Directions for this task> Check each line for the word "caption" and give how many have it. Say nothing else.
======== Records supplied
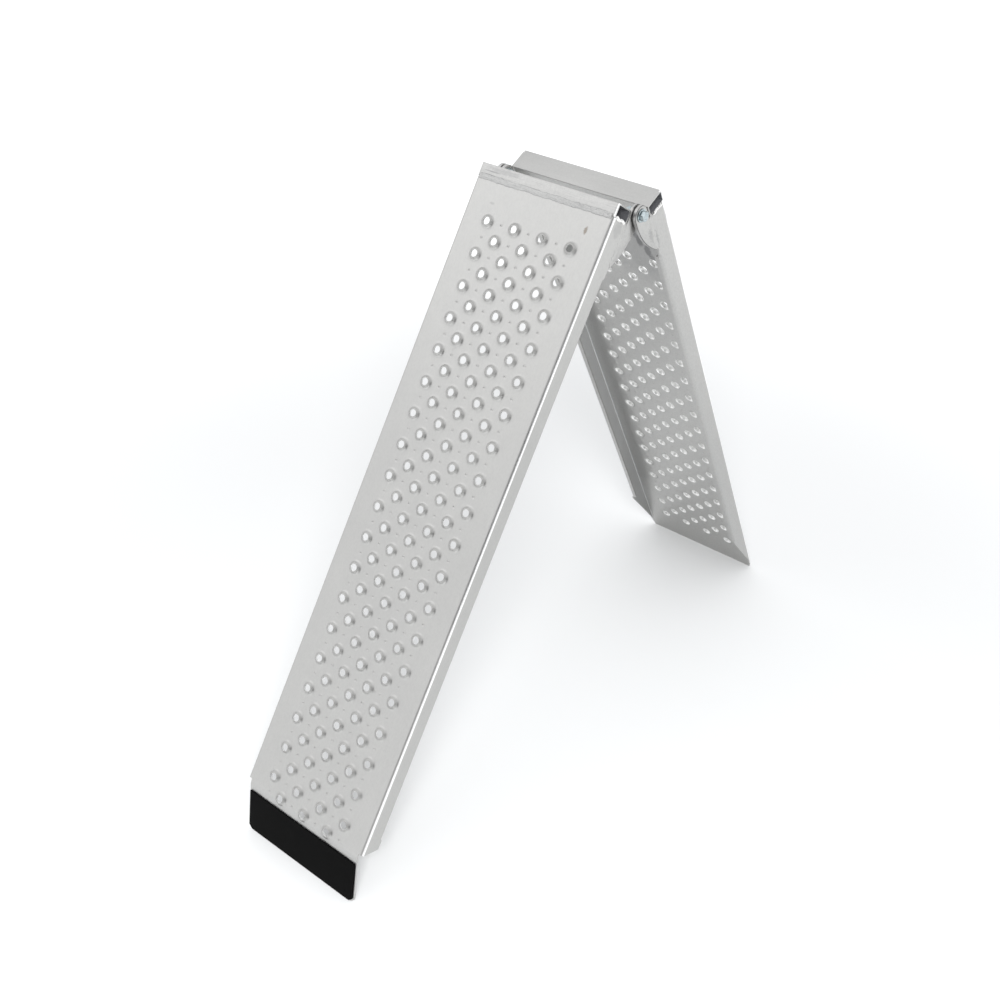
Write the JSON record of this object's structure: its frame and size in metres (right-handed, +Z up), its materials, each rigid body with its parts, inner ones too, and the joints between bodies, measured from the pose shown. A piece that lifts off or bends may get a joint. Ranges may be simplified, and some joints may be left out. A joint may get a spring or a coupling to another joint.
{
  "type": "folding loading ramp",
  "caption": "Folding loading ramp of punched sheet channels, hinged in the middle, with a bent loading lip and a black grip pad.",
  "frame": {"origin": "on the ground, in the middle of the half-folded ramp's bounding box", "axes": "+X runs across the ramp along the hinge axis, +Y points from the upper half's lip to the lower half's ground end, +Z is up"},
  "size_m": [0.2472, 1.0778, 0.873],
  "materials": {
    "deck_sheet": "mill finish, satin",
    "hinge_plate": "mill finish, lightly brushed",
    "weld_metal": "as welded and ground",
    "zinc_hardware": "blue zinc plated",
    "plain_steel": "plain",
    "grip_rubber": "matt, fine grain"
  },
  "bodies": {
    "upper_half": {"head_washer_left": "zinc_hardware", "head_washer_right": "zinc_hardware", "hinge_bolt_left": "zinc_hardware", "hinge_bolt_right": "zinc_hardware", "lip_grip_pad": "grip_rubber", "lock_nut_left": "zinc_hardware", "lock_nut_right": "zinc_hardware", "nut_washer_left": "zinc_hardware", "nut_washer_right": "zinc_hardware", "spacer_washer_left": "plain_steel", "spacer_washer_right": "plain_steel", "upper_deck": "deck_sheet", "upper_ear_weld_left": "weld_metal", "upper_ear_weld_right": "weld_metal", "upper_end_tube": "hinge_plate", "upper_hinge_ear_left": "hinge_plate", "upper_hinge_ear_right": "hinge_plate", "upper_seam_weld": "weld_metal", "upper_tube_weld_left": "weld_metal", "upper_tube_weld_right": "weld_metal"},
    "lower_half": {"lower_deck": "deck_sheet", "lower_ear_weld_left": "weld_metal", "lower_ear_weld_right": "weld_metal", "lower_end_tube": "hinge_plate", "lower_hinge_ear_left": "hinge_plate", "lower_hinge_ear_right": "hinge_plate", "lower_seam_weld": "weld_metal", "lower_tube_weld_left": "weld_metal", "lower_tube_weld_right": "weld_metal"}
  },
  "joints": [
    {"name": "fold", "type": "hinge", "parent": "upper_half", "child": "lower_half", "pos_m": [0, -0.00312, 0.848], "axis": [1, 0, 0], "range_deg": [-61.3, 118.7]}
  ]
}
================
======== Records supplied
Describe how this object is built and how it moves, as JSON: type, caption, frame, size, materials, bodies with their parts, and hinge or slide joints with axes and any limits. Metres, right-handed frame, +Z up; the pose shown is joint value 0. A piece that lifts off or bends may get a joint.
================
======== Records supplied
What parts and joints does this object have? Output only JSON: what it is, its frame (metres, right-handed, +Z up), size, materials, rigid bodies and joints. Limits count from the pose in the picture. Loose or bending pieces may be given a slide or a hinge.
================
Result for this task> 2